Hangi devlete hizmet?
“Devletime hizmet etmek istiyorum.”
Uçak, Türk hava sahasına girdiğinde Öcalan’dan kamuoyuna yansıyan ilk sözlerdi bunlar…
Ne kadar duygusal, ne kadar milliyetçilik kokuyor değil mi? Bu sözler, kimilerine göre henüz yolun başı, kimilerine göre bir mesaj, kimilerine göre de yolun sonuydu. Devlette bir kural vardır. Devletine ihanet eden de, hizmet eden de karşılığını alırdı. Yönetenler değişse de bu kural değişmez.
Peki, “Devletime hizmet etmek istiyorum” diyen şahıs,
Bebek katili Öcalan mıydı?
Terörist başı Öcalan mıydı?
On binlerce canın toprağa düşmesine sebep olan Öcalan mıydı?
Yoksa demokrasi kahramanı ve barış elçisi Öcalan mıydı?
Aslında herkesin merak ettiği, Öcalan’ın hizmete ne zaman başladığı… Öcalan, üniversitede okurken mi, tapu kadastro memuru olduğunda mı, devlet memurluğundan istifa edip dağa çıktığında mı, Suriye’yi terk ettiğinde mi, Kenya’da hediye paketi yapıldığında mı, Türk hava sahasına girdiğinde mi yoksa idamdan kurtulduğunda mı devletine hizmet etmeye başladı?
Öcalan, gecesini gündüzüne katarak devletine hizmet ederken hiç de İmralı’daki gibi rahat değildi. Yıllarca dağlarda aç, susuz, hasta ve çaresiz yaşarken ne suikastlar atlatmıştı da hizmetinden geri dönmemişti. Öcalan’a göre devlete hizmet, üniforma giymekle olmuyordu. Onun gözü ne hizmet ettiği devletin vereceği üniformadaydı ne de göğsüne takacağı madalyadaydı. O ne üniformalar, ne göğsü madalyalılar görmüştü.
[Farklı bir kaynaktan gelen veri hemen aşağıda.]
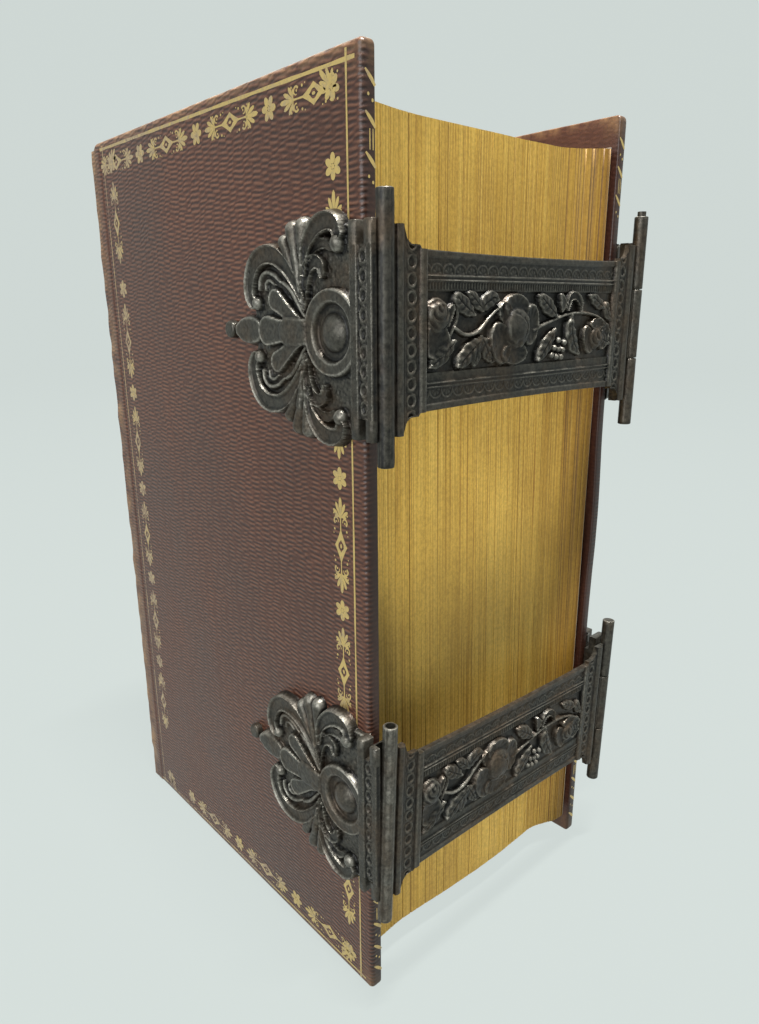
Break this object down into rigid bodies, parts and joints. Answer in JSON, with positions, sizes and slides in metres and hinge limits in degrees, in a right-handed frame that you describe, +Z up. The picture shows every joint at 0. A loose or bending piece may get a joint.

Hepsi de devletine ihanetlerinin bedelini ödemişti.
Öcalan’ın devlete hizmet mücadelesinde nerelerden nereye geldiğini daha iyi anlamak için, 1970’lerden günümüze kadarki sıfatlarına biraz göz atalım…
Apo, Apocular, lider, katil, bebek katili, deli oğlan, örgüt başı, terörist başı, İmralı canisi, sayın, önder, önderimiz… Öcalan o kadar çok yol haritası çizdi ki, bunlar da benden olsun;
Harita mühendisi, Atakürt, barış elçisi, demokrasi ve barış kahramanı.
Şimdi sıkı durun… Nobel Barış ödüllü ilk kürt!